The DPRK regime dictates that “the cultural arts should robustly support juche [self-reliance] and unwaveringly embody party ideology, the spirit of workers, and humanism,” but I suspect North Koreans just want to be entertained. In the 1980s, trot-medley mixtapes leaked into North Korea through the Chinese border town of Yanbian, which remains a hot spot for culture and refugees. As traffic in illicit tapes, CDs, DVDs and digital files continues today, new musical forms and pop cultural artifacts slowly penetrate the DPRK’s closed info loop.

In Under the Loving Care of the Fatherly Leader, journalist Bradley K. Martin recalls a 1989 visit to Pyongyang when rock-influenced NK-pop was still new. Although there were Korean-style noraebang (karaoke rooms) and dance clubs in the foreigners’ quarter, ordinary DPRK residents had limited access to music from the outside (no Celine Dion to mimic). Young North Koreans craved a strong beat and, Martin writes, sought out the “rock music that foreigners were playing in and out of their high-rise lodgings.” Reading this passage, I imagined a group of uniformed students beneath a propped hotel window, dancing to windblown, imported rock ‘n’ roll. After all, dance and song — love ballads, trot and rock — are as important to life in North Korea as anywhere else.

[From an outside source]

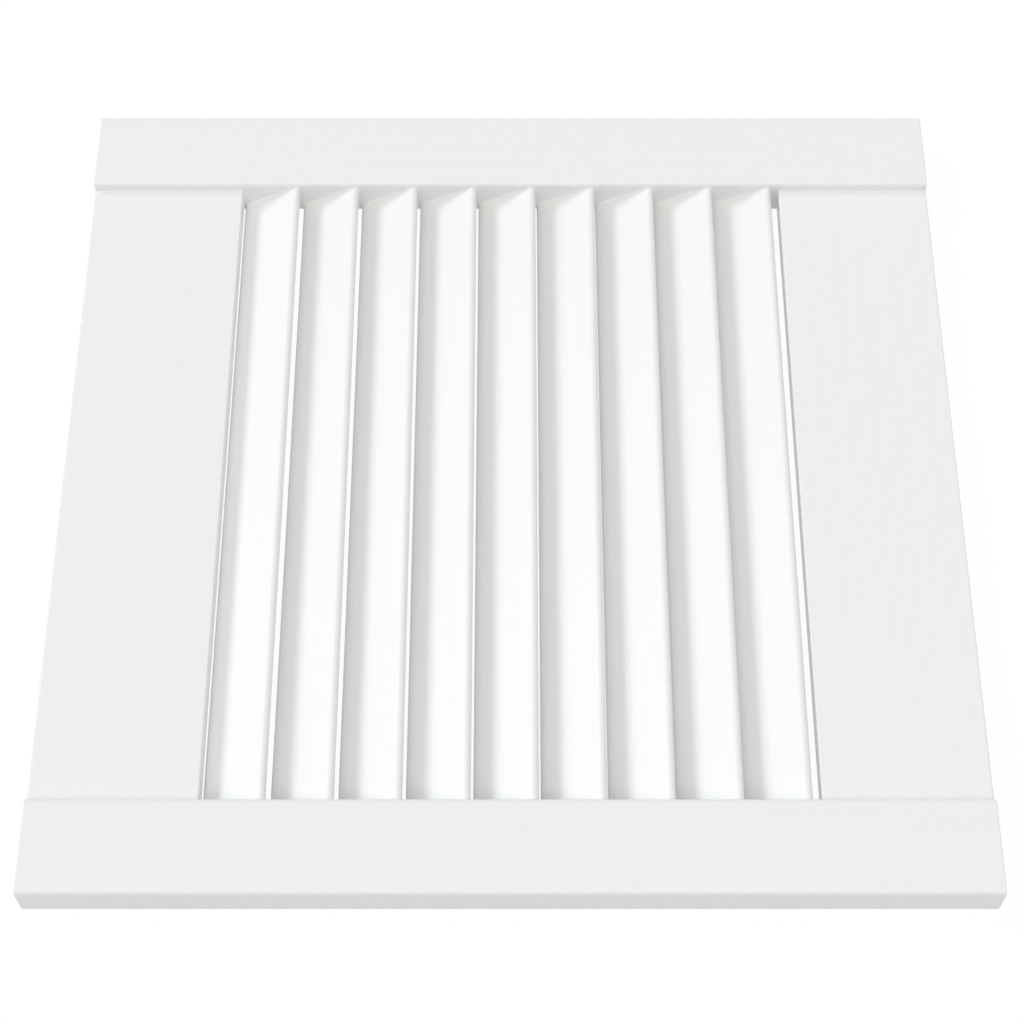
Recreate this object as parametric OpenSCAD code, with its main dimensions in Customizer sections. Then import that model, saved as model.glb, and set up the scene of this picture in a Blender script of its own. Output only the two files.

A purely artistic, unmediated creation NK-pop is not — but pop rarely is. And for those of us on the outside looking in, North Korean tunes, however manufactured and schmaltzy, remind us of the DPRK’s vast humanity. NK-pop offers entry, a point of connection, and serves as an antidote to simplified Western news reports. There’s more to K-pop than “Gangnam Style,” and there’s more music to come from the dark of Pyongyang.